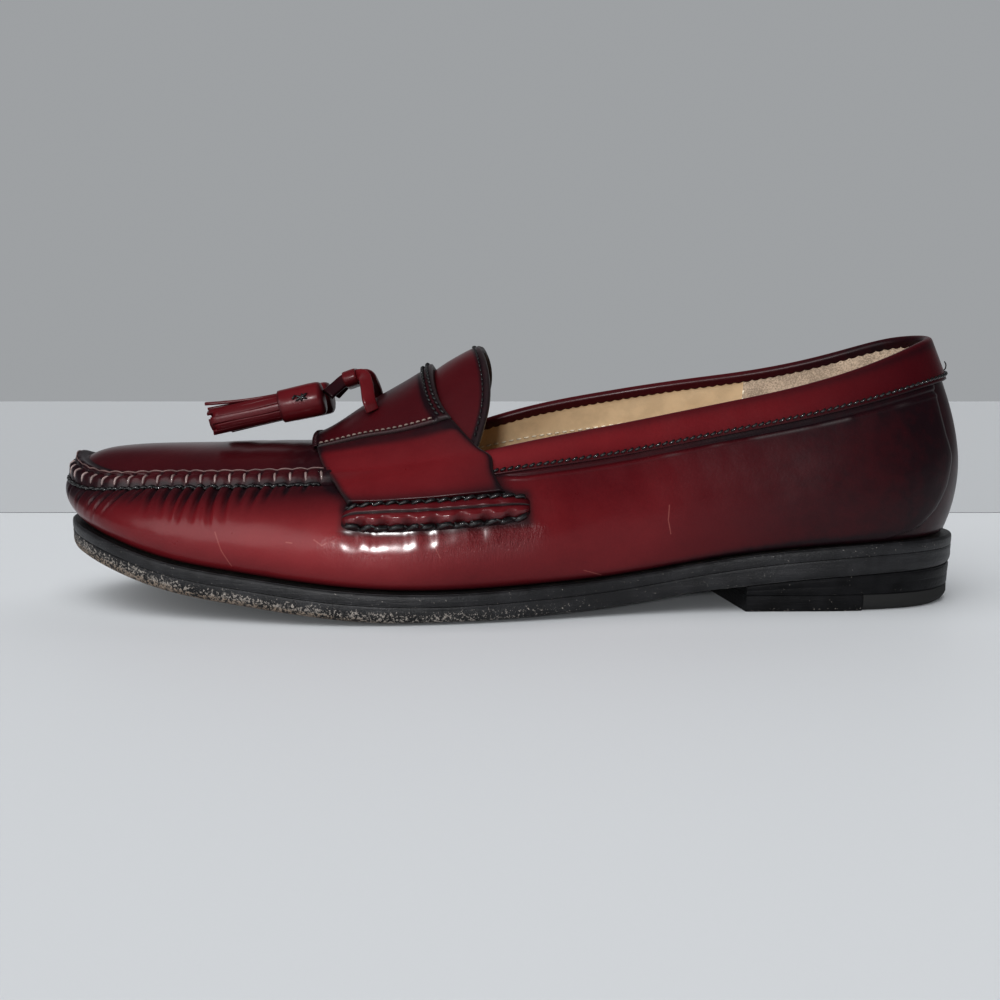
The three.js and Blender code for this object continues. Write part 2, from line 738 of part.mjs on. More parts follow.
function geometryOf(solid) {
  const mesh = solid.getMesh();
  const result = new THREE.BufferGeometry();
  result.setAttribute('position', new THREE.Float32BufferAttribute(mesh.vertProperties, 3));
  result.setIndex([...mesh.triVerts]);
  result.computeVertexNormals();
  return result;
}

function tassel() {
  const core = FRINGE_RADIUS - STRIP_THICK;
  const profile = [
    [0, 0],
    ...CAP_SECTION.map(([radius, length]) => [CAP_RADIUS * radius, -CAP_LENGTH * length]),
    [core, -CAP_LENGTH * CORE_START],
    [core * CORE_TAPER, -TASSEL_LENGTH * CORE_END],
    [0, -TASSEL_LENGTH * CORE_END],
  ].map(([r, z]) => new THREE.Vector2(r, z)).reverse();
  const body = new THREE.LatheGeometry(profile, TASSEL_SIDES).rotateX(Math.PI / 2);
  let solid = solidOf(body);
  const wide = 2 * Math.PI * FRINGE_RADIUS / STRIPS * STRIP_COVER;
  for (let i = 0; i < STRIPS; i += 1) {
    const angle = 2 * Math.PI * i / STRIPS;
    const ragged = STRIP_STAGGER * ((i * STAGGER_JUMP) % STAGGER_STEPS) / STAGGER_STEPS;
    const tip = TASSEL_LENGTH * (1 - ragged);
    const long = tip - CAP_LENGTH * STRIP_START;
    const strip = new THREE.BoxGeometry(2 * STRIP_THICK, wide, long);
    strip.translate(core, 0, -CAP_LENGTH * STRIP_START - long / 2).rotateZ(angle);
    solid = solid.add(solidOf(strip));
  }
  return geometryOf(solid);
}

// A lace along hand-placed points, round in section as a plain stand-in for the flat thong
function lace(route) {
  const path = new THREE.CatmullRomCurve3(route.map((point) => new THREE.Vector3(...point)));
  const section = new THREE.Shape();
  section.absarc(0, 0, LACE_WIDTH / 2, 0, 2 * Math.PI);
  return new THREE.ExtrudeGeometry(section, { extrudePath: path, steps: LACE_STEPS, curveSegments: LACE_SIDES });
}

// Keeper that the two laces are gathered in: an oval band round both
function keeper() {
  const high = LACE_WIDTH / 2 + KNOT_CLEAR;
  const wide = LACE_WIDTH / 2 + KNOT_CLEAR + KNOT_SPREAD;
  const oval = (extra) => {
    const shape = new THREE.Path();
    const flat = wide - high;
    shape.absarc(0, flat, high + extra, 0, Math.PI);
    shape.absarc(0, -flat, high + extra, Math.PI, 2 * Math.PI);
    return shape.getPoints(KNOT_SIDES);
  };
  const band = new THREE.Shape(oval(KNOT_WALL));
  band.holes.push(new THREE.Path(oval(0)));
  const settings = { depth: KNOT_LENGTH, bevelEnabled: false };
  return new THREE.ExtrudeGeometry(band, settings).translate(0, 0, -KNOT_LENGTH / 2);
}

function pointDown(mesh, from, to) {
  const axis = new THREE.Vector3(...to).sub(new THREE.Vector3(...from)).normalize();
  mesh.quaternion.setFromUnitVectors(new THREE.Vector3(0, 0, -1), axis);
  mesh.position.set(...from);
}

const group = new THREE.Group();

function add(name, geometry, look) {
  const mesh = new THREE.Mesh(geometry, new THREE.MeshStandardMaterial(COLOURS[look]));
  mesh.name = name;
  group.add(mesh);
  return mesh;
}

for (const [name, plan] of Object.entries(soleLayers)) add(name, layer(plan), plan.look);
add('upper', thicken(upperSheet(), 0, UPPER_WALL).geometry(), 'leather');
add('tongue', thicken(tongueSheet(), 0, TONGUE_WALL).geometry(), 'leather');

const saddleTop = CURVED_GAP + SADDLE_WALL;
const panel = saddleSheet(panelHeights, PANEL_ROWS);
add('saddle_panel', thicken(panel, saddleTop, SADDLE_WALL).geometry(), 'darkLeather');
for (const [side, word] of [[-1, 'outer'], [1, 'inner']]) {
  const strap = saddleSheet(strapHeights(side), STRAP_ROWS);
  add(`strap_${word}`, thicken(strap, saddleTop, SADDLE_WALL).geometry(), 'leather');
  add(`beef_roll_${word}`, beefRoll(side), 'leather');
  add(`lace_${word}`, lace(LACE_ROUTES[word]), 'darkLeather');
  const hanging = add(`tassel_${word}`, tassel(), 'leather');
  const flip = ([x, y, z]) => [x, -side * y, z];
  pointDown(hanging, flip(TASSEL_TOP), flip(TASSEL_TIP));
}
pointDown(add('lace_knot', keeper(), 'darkLeather'), KNOT_AT, KNOT_TOWARDS);

// The shoe stands with its box centred over the origin
const box = new THREE.Box3().setFromObject(group, true);
const centre = box.getCenter(new THREE.Vector3());
group.position.set(-centre.x, -centre.y, -box.min.z);

export default group;
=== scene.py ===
"""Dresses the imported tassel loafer: leather surfaces, seams, laces, tassels, lining and sole.

The toe points to -X, the heel to +X and the outer side of the foot to -Y. Lengths are in metres.
Every leather piece is worked out on one form, the last, from the sections in LAST_SECTIONS.
"""

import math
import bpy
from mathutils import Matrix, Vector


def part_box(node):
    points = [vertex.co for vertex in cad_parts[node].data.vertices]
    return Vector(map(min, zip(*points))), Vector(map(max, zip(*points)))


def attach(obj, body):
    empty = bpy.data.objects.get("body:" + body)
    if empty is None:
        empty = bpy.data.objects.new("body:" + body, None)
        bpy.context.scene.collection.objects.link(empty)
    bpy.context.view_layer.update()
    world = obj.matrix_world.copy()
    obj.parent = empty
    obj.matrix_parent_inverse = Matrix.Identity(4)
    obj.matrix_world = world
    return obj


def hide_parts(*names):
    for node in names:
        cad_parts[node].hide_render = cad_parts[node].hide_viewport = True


bl_info = {
    "name": "Tassel Loafer",
    "version": (1, 0, 0),
    "blender": (4, 5, 0),
    "location": "View3D > Sidebar > Loafer",
    "description": "Leather, seams, laces, tassels, lining and sole of a tassel loafer",
    "category": "Add Mesh",
}

import bpy
import mathutils
import numpy as np

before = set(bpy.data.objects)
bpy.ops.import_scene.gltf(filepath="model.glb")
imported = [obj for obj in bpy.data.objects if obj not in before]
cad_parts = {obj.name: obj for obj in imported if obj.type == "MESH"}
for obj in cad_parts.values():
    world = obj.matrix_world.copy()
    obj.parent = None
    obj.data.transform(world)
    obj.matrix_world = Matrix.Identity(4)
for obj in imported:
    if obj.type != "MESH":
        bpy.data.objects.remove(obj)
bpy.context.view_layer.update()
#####
▸ **Instruction**
Above are some lines. Repeat exactly, and only, those from the line that has "over the origin" through the line that has "import numpy as np".

▸ **The answer**
// The shoe stands with its box centred over the origin
const box = new THREE.Box3().setFromObject(group, true);
const centre = box.getCenter(new THREE.Vector3());
group.position.set(-centre.x, -centre.y, -box.min.z);

export default group;
=== scene.py ===
"""Dresses the imported tassel loafer: leather surfaces, seams, laces, tassels, lining and sole.

The toe points to -X, the heel to +X and the outer side of the foot to -Y. Lengths are in metres.
Every leather piece is worked out on one form, the last, from the sections in LAST_SECTIONS.
"""

import math
import bpy
from mathutils import Matrix, Vector


def part_box(node):
    points = [vertex.co for vertex in cad_parts[node].data.vertices]
    return Vector(map(min, zip(*points))), Vector(map(max, zip(*points)))


def attach(obj, body):
    empty = bpy.data.objects.get("body:" + body)
    if empty is None:
        empty = bpy.data.objects.new("body:" + body, None)
        bpy.context.scene.collection.objects.link(empty)
    bpy.context.view_layer.update()
    world = obj.matrix_world.copy()
    obj.parent = empty
    obj.matrix_parent_inverse = Matrix.Identity(4)
    obj.matrix_world = world
    return obj


def hide_parts(*names):
    for node in names:
        cad_parts[node].hide_render = cad_parts[node].hide_viewport = True


bl_info = {
    "name": "Tassel Loafer",
    "version": (1, 0, 0),
    "blender": (4, 5, 0),
    "location": "View3D > Sidebar > Loafer",
    "description": "Leather, seams, laces, tassels, lining and sole of a tassel loafer",
    "category": "Add Mesh",
}

import bpy
import mathutils
import numpy as np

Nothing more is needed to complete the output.